**** Data shown ****

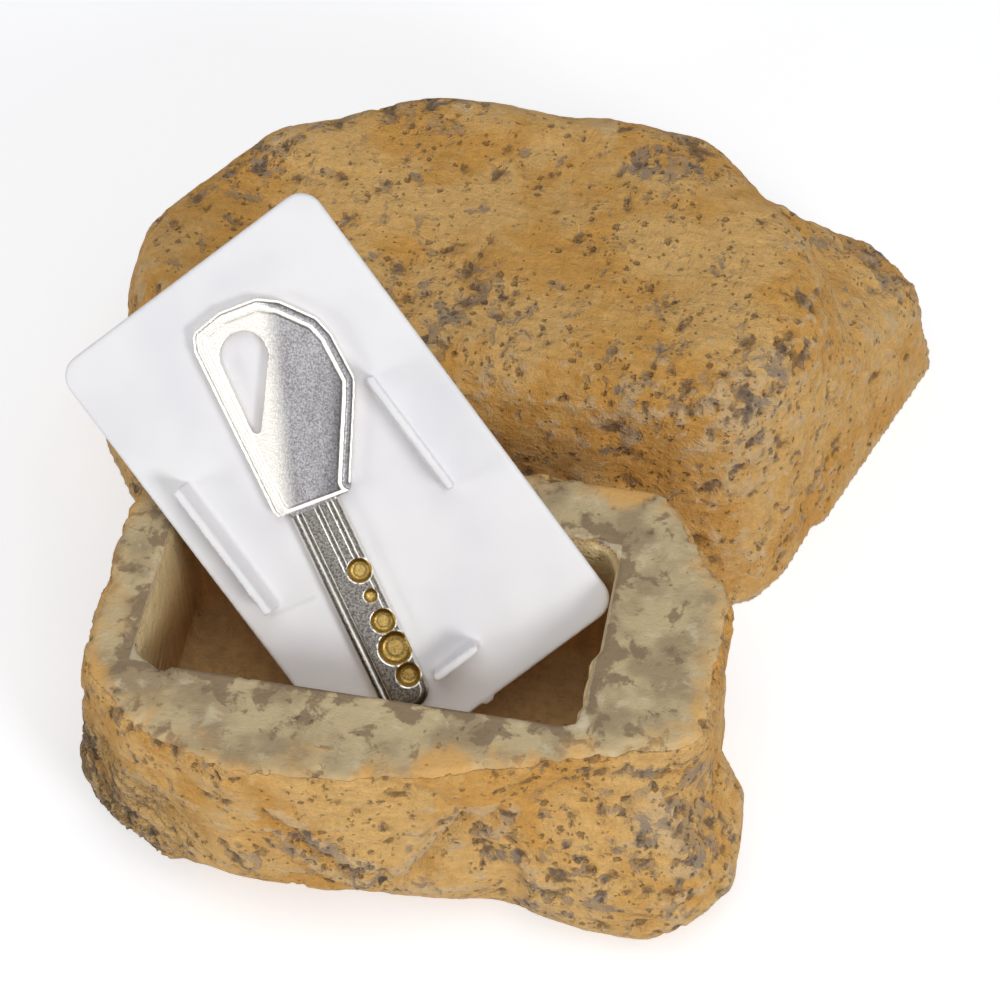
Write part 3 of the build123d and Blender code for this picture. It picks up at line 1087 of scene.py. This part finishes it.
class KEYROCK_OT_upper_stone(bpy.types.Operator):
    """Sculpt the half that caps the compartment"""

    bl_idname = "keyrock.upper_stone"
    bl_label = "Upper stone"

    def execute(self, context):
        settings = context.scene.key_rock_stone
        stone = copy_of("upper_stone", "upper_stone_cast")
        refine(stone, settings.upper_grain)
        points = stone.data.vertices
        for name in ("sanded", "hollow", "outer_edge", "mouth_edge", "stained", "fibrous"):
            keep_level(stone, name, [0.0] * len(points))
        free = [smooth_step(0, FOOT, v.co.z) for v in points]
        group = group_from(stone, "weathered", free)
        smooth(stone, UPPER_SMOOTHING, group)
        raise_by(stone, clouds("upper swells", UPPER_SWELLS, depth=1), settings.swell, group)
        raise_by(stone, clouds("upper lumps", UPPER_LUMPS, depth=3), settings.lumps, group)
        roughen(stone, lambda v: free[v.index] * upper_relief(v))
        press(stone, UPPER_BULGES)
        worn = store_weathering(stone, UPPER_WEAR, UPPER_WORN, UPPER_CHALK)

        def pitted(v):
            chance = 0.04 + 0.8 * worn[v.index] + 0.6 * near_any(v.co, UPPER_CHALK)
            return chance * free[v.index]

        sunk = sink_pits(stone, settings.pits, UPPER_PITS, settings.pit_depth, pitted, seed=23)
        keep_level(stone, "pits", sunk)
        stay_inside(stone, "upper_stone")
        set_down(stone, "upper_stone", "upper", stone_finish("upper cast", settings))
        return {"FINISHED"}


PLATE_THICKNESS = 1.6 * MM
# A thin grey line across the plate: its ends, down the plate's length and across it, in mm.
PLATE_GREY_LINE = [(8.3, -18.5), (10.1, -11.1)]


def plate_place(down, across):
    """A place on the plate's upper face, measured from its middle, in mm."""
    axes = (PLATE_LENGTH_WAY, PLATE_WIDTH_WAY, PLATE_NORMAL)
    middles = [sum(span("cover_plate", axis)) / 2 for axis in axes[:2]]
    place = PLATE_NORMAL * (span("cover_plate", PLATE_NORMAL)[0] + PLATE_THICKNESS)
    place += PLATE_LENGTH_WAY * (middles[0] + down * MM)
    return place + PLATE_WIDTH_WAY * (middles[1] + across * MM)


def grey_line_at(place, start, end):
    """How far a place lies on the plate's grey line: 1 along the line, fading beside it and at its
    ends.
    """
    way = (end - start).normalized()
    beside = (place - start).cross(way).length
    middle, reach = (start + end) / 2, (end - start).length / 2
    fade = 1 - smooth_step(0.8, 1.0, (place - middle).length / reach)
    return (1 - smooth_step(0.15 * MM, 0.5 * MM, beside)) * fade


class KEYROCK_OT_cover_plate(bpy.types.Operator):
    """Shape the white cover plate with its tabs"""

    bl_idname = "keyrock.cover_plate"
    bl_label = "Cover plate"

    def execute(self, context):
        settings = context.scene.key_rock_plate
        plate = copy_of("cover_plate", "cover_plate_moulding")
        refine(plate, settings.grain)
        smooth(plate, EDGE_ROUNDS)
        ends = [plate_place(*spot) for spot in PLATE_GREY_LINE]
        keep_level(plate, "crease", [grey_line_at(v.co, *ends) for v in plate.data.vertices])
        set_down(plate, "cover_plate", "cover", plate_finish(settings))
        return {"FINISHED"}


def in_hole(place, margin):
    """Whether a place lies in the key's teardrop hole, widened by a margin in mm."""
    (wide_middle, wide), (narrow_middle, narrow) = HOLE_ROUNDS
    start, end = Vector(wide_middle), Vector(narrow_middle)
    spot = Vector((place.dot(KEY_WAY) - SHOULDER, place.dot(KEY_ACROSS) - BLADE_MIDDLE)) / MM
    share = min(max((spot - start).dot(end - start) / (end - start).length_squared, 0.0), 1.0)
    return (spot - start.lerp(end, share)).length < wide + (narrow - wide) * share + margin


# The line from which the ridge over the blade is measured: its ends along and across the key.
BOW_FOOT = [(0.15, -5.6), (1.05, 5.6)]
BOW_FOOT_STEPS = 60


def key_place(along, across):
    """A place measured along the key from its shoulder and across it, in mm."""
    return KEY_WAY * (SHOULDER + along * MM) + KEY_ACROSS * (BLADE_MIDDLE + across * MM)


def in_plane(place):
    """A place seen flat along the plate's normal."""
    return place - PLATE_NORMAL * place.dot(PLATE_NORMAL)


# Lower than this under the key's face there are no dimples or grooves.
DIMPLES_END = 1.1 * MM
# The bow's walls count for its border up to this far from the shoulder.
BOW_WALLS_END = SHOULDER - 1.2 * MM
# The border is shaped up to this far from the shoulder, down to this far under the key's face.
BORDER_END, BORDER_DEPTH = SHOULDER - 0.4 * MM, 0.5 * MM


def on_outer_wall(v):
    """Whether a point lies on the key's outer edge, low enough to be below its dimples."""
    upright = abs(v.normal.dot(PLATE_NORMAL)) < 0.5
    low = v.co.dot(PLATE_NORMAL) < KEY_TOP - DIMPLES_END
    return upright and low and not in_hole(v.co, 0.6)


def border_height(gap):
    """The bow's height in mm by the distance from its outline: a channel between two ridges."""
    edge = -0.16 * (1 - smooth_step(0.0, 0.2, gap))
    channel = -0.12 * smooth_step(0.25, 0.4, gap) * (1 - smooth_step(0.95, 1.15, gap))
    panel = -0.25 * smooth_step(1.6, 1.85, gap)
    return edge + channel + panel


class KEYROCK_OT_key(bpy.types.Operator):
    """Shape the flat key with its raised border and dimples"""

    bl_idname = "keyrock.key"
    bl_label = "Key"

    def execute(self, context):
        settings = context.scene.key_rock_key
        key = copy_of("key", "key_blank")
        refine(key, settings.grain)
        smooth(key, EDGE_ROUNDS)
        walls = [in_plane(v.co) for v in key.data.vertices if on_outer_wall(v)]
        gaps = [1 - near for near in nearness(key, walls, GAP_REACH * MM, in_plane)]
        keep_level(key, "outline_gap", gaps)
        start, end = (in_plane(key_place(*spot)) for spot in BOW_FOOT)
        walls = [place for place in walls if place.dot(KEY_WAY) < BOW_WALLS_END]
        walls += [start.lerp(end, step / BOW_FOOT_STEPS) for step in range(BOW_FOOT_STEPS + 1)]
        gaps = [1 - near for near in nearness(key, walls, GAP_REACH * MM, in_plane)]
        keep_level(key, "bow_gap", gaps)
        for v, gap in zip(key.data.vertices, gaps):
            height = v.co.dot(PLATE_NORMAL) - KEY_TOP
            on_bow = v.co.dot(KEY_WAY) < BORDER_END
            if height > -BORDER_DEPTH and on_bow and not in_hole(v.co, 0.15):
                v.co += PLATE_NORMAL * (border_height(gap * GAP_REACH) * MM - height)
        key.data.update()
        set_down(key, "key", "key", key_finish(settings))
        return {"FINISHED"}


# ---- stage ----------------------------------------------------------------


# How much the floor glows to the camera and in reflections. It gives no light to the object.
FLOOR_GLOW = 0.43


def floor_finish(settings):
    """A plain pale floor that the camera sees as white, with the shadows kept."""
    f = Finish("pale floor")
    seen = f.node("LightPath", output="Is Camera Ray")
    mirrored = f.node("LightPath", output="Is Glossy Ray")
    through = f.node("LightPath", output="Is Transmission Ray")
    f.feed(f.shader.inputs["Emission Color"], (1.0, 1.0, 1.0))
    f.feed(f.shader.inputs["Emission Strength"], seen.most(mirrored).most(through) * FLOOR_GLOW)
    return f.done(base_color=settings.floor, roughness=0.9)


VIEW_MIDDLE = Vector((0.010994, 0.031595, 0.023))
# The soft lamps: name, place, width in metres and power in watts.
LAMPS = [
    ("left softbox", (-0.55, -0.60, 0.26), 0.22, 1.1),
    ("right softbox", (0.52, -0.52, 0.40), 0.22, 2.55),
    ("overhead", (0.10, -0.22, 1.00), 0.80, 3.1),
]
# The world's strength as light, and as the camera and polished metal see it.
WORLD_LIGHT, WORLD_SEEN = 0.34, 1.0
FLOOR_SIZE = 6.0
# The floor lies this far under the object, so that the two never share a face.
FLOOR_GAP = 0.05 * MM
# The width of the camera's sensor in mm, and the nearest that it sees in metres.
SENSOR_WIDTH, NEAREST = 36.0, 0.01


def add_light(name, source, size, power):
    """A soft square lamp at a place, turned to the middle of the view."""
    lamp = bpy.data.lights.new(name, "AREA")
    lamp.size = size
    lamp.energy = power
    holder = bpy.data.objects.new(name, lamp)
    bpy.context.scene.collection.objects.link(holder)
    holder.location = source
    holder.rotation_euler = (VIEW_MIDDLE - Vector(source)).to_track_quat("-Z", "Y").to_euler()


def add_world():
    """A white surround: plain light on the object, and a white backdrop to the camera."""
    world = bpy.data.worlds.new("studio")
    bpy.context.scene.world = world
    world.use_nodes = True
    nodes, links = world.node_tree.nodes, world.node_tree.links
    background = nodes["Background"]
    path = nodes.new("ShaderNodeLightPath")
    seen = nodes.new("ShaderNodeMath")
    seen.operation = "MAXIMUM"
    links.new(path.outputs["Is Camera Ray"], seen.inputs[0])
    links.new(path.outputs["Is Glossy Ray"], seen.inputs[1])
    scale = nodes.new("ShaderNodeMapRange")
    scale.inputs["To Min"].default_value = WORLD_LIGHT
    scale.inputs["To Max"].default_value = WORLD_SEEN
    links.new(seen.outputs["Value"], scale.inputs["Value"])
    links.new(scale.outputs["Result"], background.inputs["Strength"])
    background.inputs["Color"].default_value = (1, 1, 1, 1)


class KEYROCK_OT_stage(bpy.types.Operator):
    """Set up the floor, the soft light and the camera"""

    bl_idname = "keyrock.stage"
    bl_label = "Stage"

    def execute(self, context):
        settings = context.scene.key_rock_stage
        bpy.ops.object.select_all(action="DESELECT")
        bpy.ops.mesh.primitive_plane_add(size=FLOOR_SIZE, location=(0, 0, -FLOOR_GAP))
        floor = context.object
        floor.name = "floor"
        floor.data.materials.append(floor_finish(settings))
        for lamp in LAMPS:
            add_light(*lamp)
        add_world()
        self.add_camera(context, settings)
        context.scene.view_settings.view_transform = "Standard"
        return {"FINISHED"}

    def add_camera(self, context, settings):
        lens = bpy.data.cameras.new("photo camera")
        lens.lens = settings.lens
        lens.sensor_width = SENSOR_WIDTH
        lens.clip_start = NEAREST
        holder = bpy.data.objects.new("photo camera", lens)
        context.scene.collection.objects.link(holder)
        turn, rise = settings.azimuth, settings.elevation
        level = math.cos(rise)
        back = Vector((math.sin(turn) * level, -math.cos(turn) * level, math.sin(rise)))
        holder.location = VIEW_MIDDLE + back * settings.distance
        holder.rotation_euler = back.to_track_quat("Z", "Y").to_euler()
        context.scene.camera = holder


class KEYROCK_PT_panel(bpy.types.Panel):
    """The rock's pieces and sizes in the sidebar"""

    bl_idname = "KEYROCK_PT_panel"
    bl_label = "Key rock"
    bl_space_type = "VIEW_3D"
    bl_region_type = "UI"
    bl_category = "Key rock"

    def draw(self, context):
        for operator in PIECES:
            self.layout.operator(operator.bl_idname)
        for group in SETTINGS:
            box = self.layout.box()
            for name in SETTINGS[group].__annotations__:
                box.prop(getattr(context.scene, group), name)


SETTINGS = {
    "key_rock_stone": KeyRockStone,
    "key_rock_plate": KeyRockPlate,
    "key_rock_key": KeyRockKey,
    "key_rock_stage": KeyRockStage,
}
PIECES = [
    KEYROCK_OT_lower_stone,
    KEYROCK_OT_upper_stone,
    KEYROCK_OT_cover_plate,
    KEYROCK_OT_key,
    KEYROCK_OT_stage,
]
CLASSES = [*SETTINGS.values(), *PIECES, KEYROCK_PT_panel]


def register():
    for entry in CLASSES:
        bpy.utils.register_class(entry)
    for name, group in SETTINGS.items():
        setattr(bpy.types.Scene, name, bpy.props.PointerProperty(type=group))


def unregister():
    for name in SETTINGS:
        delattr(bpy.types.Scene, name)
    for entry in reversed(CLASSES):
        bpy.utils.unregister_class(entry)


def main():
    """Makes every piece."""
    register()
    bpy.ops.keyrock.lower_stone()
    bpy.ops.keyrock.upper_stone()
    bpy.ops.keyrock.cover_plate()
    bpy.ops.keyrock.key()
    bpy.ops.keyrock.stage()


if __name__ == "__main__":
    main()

****

Given problem. Give only the count of lines in the data that include the string "this".

Written answer. 5